Published on 14 July 2013
Updated on 05 April 2024

When we participate in a United Nations debate, we put on a new shirt. So did the Killer Robots when they went for examination in the Human Rights Council.

3. Lethal Autonomous Robotics, the chic version

Christof Heyns reaches similar conclusions, but for the sake of political correctness and convenience (after all, he is working for 193 nations) he retains some doubts and keeps a few windows open for further discussion.

According to him, the distinguished robots may not be able to distinguish civilians from combatants. This holds particularly true in times of unconventional warfare, where the characteristics of combatants and civilians are blurred. Intelligent, but unable to judge on their own [my note: a reasoning that is also valid for many humans, isn’t it?], Lethal Autonomous Robotics cannot accommodate the principle of proportionality, either. Not to mention that the principle of humanity in armed conflicts imposed to states by the Martens Clause can hardly be understood by non-humans.

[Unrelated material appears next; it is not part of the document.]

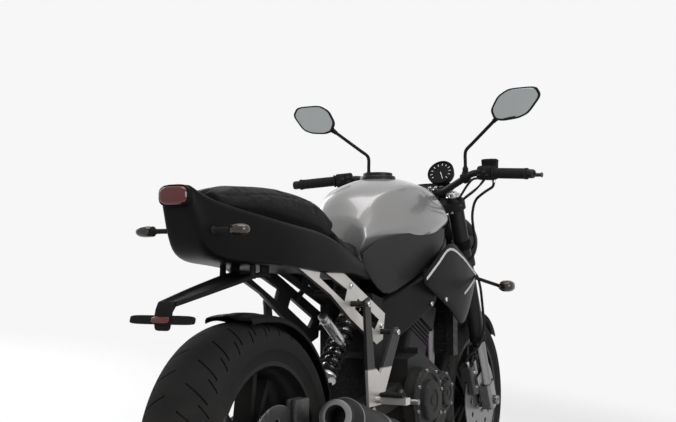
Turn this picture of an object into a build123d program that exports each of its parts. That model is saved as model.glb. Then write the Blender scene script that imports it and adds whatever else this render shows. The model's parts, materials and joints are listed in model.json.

The Special Rapporteur concludes that under certain circumstances, especially if used alongside human soldiers, Lethal Autonomous Robotics might not contravene international humanitarian law and international human rights law. However, they will most definitely denigrate the value of life itself and pose insurmountable challenges with regard to accountability and asymmetric warfare. Using Lethal Autonomous Robotics remains, after all, an issue of moral responsibility, as they dehumanise conflicts.

The Special Rapporteur calls for national moratoria on the production of Lethal Autonomous Robotics. In addition, states should reaffirm their adherence to international law in all activities surrounding robotic weapons, and disclose their internal weapon review systems.




4. What’s next?

Along those lines and other new ones, the debate will continue. One may not expect international humanitarian law to expand further to oppose a stronger resistance to the warrior robots, whatever we call them. Yet, one may hope that the early reflections in the UN system on the impact of the new weapons will eventually induce more caution. Moratoria sound like a decent and acceptable proposal, as we may not reasonably justify systematic planning for future wars outside our borders.

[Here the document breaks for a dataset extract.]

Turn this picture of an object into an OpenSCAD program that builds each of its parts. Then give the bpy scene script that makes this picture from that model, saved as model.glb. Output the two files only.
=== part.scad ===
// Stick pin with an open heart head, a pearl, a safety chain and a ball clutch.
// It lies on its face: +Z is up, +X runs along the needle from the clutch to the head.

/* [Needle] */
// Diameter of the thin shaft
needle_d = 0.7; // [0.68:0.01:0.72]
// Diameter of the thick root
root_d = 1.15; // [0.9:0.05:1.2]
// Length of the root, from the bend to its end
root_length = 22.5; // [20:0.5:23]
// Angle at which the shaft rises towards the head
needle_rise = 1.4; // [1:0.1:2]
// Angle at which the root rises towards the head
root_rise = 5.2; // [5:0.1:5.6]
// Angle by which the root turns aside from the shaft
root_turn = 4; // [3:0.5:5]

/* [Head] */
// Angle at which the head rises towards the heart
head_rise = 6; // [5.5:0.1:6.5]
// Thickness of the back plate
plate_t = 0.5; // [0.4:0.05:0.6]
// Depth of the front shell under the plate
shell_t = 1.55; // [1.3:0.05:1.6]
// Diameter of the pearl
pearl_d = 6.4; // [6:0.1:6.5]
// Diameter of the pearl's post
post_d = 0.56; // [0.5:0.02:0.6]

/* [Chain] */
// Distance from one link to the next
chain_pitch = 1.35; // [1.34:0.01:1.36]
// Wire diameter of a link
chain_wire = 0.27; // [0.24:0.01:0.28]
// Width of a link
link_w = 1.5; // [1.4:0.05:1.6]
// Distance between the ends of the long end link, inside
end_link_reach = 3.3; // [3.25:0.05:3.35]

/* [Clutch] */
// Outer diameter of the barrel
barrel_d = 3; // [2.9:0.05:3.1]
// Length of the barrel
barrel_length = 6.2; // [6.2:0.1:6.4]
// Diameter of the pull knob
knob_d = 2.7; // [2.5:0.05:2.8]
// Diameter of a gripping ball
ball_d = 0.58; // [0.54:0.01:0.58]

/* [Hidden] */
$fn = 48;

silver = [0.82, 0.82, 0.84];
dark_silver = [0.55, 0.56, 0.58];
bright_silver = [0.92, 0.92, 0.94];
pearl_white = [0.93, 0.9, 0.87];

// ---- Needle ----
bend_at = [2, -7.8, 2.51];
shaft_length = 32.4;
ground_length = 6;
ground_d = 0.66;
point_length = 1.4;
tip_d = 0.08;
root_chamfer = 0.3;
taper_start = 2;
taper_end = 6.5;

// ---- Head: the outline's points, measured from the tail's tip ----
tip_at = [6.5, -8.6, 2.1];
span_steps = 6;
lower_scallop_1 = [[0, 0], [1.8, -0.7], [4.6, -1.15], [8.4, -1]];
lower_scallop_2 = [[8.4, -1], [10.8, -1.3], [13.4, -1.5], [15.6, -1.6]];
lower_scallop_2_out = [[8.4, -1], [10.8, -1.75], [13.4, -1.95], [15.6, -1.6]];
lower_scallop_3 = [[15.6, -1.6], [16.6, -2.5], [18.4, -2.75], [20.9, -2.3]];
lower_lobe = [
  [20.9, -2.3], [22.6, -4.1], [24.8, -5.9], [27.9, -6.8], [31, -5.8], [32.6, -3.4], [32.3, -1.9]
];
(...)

Yet, if you allow me to continue on the love line, Berthold Brecht was right when he said that war is like love – it always finds a way. Some actually believe that the new generation of weapons produced by human beings and meant to kill  enemies without direct human contact is a kind of progress after all. So, it is hard to believe that the fragile principles of distinction and proportionality will resist the assault of the military technologies and new interpretations of the principle of military necessity.

As diplomats, we have to be optimistic and do our best to protect the power of international humanitarian law. Yet, as diplomats, we know that there a third way.

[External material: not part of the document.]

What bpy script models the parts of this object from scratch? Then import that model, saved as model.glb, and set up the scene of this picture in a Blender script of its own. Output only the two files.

Unwillingly what came to my mind as a conclusion for this text is a question which was frequently asked in the past:

Is the threat or use of nuclear weapons in any circumstances permitted under international law?

To this the International Court of Justice responded:

There is in neither customary nor conventional international law any comprehensive and universal prohibition of the threat or use of nuclear weapons as such

I would not take the chance (as such) of asking the International Court of Justice a similar question. But, of course, I am ready to ask you.

Any volunteers?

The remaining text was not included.